Work to be completed - Restate, exactly and only, the lines from the first through the line containing "0.7), colour, worn)".

* begin Supplied material *

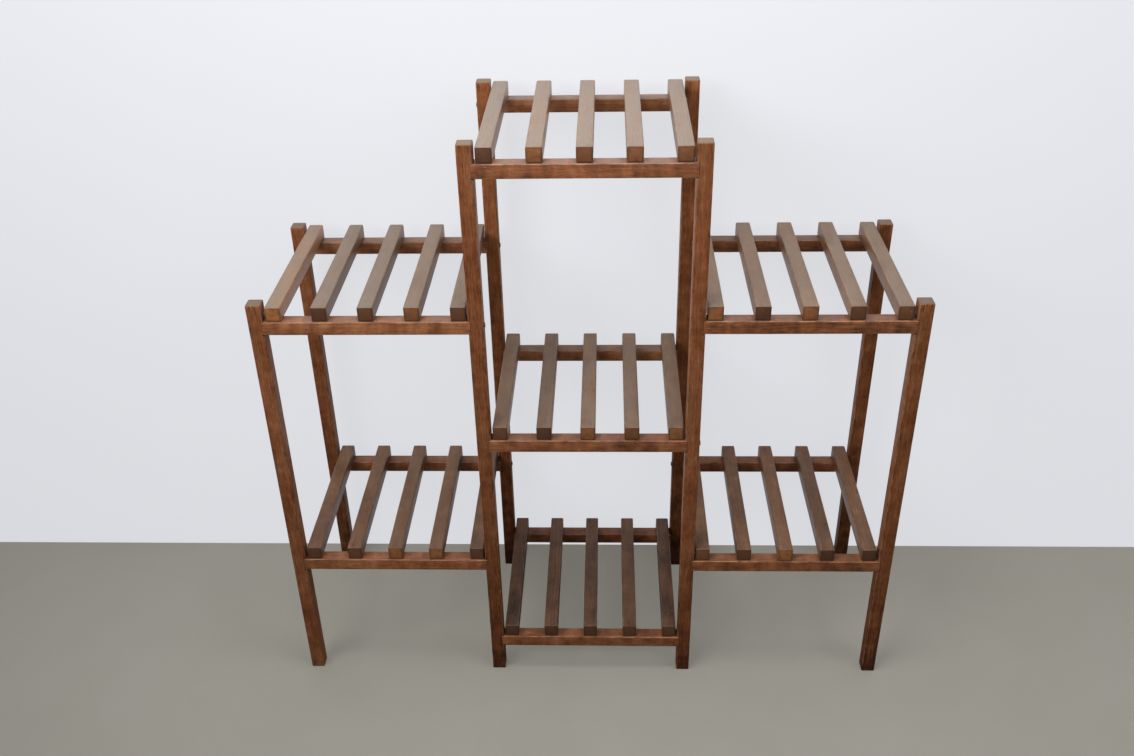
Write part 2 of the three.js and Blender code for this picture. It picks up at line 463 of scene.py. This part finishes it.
    # Tops: faded and dusty, thinly where things have rubbed them. The sides have less of it
    # and the sawn ends none.
    facing = add_node(tree, "ShaderNodeNewGeometry", {}).outputs["Normal"]
    upward = step_up(tree, split(tree, facing)[2], 0.35, 0.85)
    beside = calc(tree, "MULTIPLY", calc(tree, "SUBTRACT", 1.0, end_face), side_dust)
    upward = calc(tree, "MAXIMUM", upward, beside)
    film = calc(tree, "MULTIPLY_ADD", patches, 0.9, calc(tree, "MULTIPLY", flecks, 0.5))
    dusty = calc(tree, "MULTIPLY", calc(tree, "MULTIPLY", upward, fading), film)
    dusty = calc(tree, "MINIMUM", dusty, 1.0)
    bare = calc(tree, "MAXIMUM", step_up(tree, flecks, 0.45, 0.70), step_up(tree, lines, 0.45, 0.65))
    grey = lay_over(tree, calc(tree, "MULTIPLY", bare, 0.5), faded, colour)
    colour = lay_over(tree, dusty, colour, grey)

    # A few pale scuffs and specks.
    speck = mottle(tree, grain, across=0.45, along=0.22, detail=1.0)
    speck = step_up(tree, speck, 0.765, 0.79)
    colour = lay_over(tree, calc(tree, "MULTIPLY", speck, 0.7), colour, worn)

    # The lacquer is rougher in patches and flecks and where it is rubbed or dusty, and the
    # grain stands up through it, with the pores sunk in.
    rough = matt
    for cause, share in ((patches, 0.20), (flecks, 0.10), (rubbed, 0.12), (dusty, 0.06)):
        rough = calc(tree, "MULTIPLY_ADD", cause, share, rough)
    relief = 0.0
    for cause, share in ((rings, 0.3), (fibres, 0.6), (flecks, 0.4), (pores, -0.5)):
        relief = calc(tree, "MULTIPLY_ADD", cause, share, relief)
    bump = add_node(tree, "ShaderNodeBump", {"Height": relief, "Strength": 0.5, "Distance": 0.4 * MM})
    for socket, value in (("Base Color", colour), ("Roughness", rough), ("Normal", bump.outputs[0])):
        tree.links.new(value, coat.inputs[socket])
    coat.inputs["IOR"].default_value = 1.5
    coat.inputs["Specular IOR Level"].default_value = gloss
    return finish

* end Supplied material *

The response -
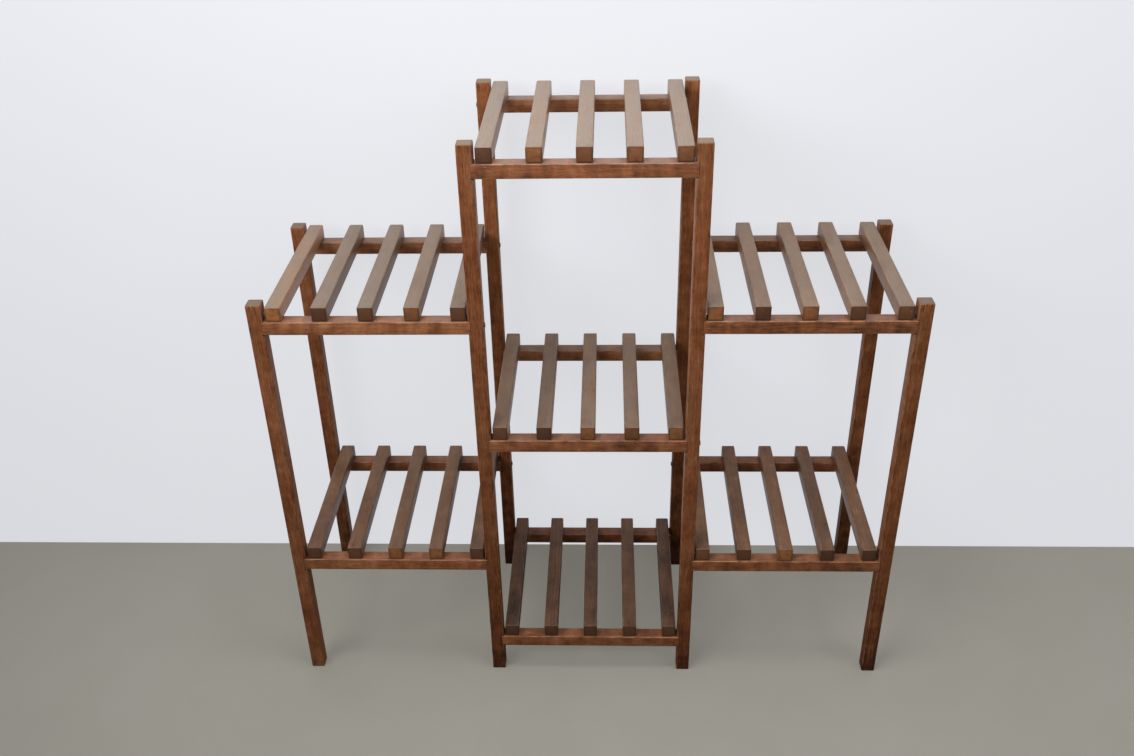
Write part 2 of the three.js and Blender code for this picture. It picks up at line 463 of scene.py. This part finishes it.
    # Tops: faded and dusty, thinly where things have rubbed them. The sides have less of it
    # and the sawn ends none.
    facing = add_node(tree, "ShaderNodeNewGeometry", {}).outputs["Normal"]
    upward = step_up(tree, split(tree, facing)[2], 0.35, 0.85)
    beside = calc(tree, "MULTIPLY", calc(tree, "SUBTRACT", 1.0, end_face), side_dust)
    upward = calc(tree, "MAXIMUM", upward, beside)
    film = calc(tree, "MULTIPLY_ADD", patches, 0.9, calc(tree, "MULTIPLY", flecks, 0.5))
    dusty = calc(tree, "MULTIPLY", calc(tree, "MULTIPLY", upward, fading), film)
    dusty = calc(tree, "MINIMUM", dusty, 1.0)
    bare = calc(tree, "MAXIMUM", step_up(tree, flecks, 0.45, 0.70), step_up(tree, lines, 0.45, 0.65))
    grey = lay_over(tree, calc(tree, "MULTIPLY", bare, 0.5), faded, colour)
    colour = lay_over(tree, dusty, colour, grey)

    # A few pale scuffs and specks.
    speck = mottle(tree, grain, across=0.45, along=0.22, detail=1.0)
    speck = step_up(tree, speck, 0.765, 0.79)
    colour = lay_over(tree, calc(tree, "MULTIPLY", speck, 0.7), colour, worn)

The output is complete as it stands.